I did record the [Danish National Girls’] Choir at United, which is a very large studio with a big room that can house a 50-person choir. The choir started in there, then I did a lot of the drums at the Complex in Santa Monica. That is where I did Blood and Spirit, those records. I did the drums there and everything else at my home studio.

MP: In an interview for the podcast No Effects, you said that “truth has a frequency.” How does that come into play when you are making music?

MM: Well, number one, I don’t put anything out into the world that I feel is dark or sinister. I am a very positive individual. I write from real experiences.

I do not write things to rhyme or to be gimmicky. They are not personas that I take on or a character.

I’m writing journal entries, essentially, that then become songs. The idea of truth has a frequency. I feel like that is what can give people the shivers. I do not think that inauthenticity works that way. Maybe it is just my weird bias towards it. In my process, writing from honesty is very important.

MP: “Black Rain” almost sounds as if you were looking over Quincy Jones’ shoulder when you created it. How do you go about capturing that sound?

MM: The whole record is very analog. I mean, we’re using a computer as the recording device, but there’s not a lot of plug-ins or computer wizardry in this record. There is a lot of analog recording from the preamps that I used, to the compressors that I used, to the EQ’s that we used.

The idea behind the drums is minimal miking, three microphone’s max. No overhead, no room mikes on the drums; they are very intimate. I put a lot of energy into the tones that are created. In terms of looking over Quincy Jones shoulder, I love Thriller sonically. I think it is an incredible sounding record. I also love records like Dark Side of the Moon. I also love the way Prince recorded. I like modern day production, which tends to lean a little bit more on the production than the songwriting sometimes. I kind of like anything and everything. But for me, I love a sound that is uniquely mine. 

MP: When writing a song like “Helpless,” how do you balance the intensity of devotion and the everyday promise of a relationship?

MM: That’s an interesting question. I do not know fully how to answer it, other than you just have to be you, you know, I am this person that I’m writing for. The idea of finding your partner beautiful, I was inspired by that. I’m writing a song about that.

MP: So many artists have tried to find a way to respond to the times we’re living in. How have you gone about that?

MM: For me, the artist’s role is to convert positive, negative, beautiful, whatever feelings into songs. I do not try to deal with the times.

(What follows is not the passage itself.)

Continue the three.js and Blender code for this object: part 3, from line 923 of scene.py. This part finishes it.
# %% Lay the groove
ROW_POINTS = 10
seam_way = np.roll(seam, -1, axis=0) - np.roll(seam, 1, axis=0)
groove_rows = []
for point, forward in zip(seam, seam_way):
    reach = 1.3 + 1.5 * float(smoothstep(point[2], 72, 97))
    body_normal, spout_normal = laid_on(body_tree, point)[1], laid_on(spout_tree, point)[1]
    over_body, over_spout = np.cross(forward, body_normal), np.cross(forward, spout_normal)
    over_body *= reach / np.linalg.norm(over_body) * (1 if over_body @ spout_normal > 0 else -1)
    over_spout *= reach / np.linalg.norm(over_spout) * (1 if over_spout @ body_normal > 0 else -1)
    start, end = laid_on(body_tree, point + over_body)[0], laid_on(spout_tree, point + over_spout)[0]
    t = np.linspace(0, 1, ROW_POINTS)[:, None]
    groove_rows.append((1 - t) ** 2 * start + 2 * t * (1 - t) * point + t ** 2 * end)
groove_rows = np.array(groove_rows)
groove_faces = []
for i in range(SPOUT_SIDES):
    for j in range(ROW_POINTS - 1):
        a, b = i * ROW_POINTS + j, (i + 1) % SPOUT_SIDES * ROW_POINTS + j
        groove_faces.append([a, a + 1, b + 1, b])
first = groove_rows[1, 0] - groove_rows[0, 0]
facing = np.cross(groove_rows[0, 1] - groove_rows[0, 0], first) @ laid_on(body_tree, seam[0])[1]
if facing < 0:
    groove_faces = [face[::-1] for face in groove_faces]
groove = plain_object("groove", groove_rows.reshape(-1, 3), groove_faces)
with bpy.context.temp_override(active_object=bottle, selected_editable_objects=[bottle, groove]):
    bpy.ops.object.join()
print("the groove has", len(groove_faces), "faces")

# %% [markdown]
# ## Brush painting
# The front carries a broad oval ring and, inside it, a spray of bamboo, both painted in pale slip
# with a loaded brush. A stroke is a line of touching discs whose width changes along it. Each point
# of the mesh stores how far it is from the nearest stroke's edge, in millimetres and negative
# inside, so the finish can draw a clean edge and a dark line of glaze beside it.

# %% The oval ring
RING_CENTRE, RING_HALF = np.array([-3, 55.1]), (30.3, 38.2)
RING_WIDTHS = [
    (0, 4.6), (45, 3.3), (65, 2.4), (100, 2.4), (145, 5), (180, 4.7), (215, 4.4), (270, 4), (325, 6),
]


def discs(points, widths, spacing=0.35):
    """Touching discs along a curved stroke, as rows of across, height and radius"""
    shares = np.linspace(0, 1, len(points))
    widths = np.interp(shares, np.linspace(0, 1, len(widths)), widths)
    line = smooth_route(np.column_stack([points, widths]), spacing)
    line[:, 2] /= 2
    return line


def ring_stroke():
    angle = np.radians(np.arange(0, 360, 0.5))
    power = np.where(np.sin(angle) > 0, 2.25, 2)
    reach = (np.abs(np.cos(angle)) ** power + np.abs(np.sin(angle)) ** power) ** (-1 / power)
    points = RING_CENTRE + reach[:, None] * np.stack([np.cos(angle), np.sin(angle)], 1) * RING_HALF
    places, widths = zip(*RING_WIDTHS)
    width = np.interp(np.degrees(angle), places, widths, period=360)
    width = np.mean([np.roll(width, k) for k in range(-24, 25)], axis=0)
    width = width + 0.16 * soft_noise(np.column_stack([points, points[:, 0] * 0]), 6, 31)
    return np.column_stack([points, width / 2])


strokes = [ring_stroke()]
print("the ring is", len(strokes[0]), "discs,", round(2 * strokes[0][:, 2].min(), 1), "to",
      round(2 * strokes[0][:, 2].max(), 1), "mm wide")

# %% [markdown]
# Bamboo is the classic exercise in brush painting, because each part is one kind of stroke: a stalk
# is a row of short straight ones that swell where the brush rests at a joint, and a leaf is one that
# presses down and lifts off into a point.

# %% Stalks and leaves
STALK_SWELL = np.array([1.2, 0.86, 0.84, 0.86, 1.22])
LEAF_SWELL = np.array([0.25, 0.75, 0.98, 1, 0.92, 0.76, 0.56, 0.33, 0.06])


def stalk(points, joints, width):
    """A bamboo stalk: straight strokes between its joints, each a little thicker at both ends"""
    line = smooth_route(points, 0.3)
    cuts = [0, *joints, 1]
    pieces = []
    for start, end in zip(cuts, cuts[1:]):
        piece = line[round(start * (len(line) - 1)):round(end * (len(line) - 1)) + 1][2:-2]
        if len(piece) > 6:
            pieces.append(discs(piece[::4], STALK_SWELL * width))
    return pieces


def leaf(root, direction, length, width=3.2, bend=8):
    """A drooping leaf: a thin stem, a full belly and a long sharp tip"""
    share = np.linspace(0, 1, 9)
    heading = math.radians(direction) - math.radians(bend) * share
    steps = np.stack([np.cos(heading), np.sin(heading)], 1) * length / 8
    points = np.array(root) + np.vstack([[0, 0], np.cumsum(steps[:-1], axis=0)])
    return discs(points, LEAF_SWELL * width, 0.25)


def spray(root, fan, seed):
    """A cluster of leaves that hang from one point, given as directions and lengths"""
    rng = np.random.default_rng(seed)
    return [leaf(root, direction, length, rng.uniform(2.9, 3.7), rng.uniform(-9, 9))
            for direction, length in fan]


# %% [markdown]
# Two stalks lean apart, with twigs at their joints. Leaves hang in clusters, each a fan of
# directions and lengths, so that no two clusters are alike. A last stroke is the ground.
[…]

I let the times that we’re in hit me. I let experiences come into my life, be it good, positive, negative sexual, release, fun. I try to convert that into a song. I’m not trying to force myself upon the times that we’re in. I am going to do my thing regardless. I am going to make music. I am allowing the state of the world, the state of my relationship, the friends I have, I let that in, and I allow it to inform when I’m when I’m creating.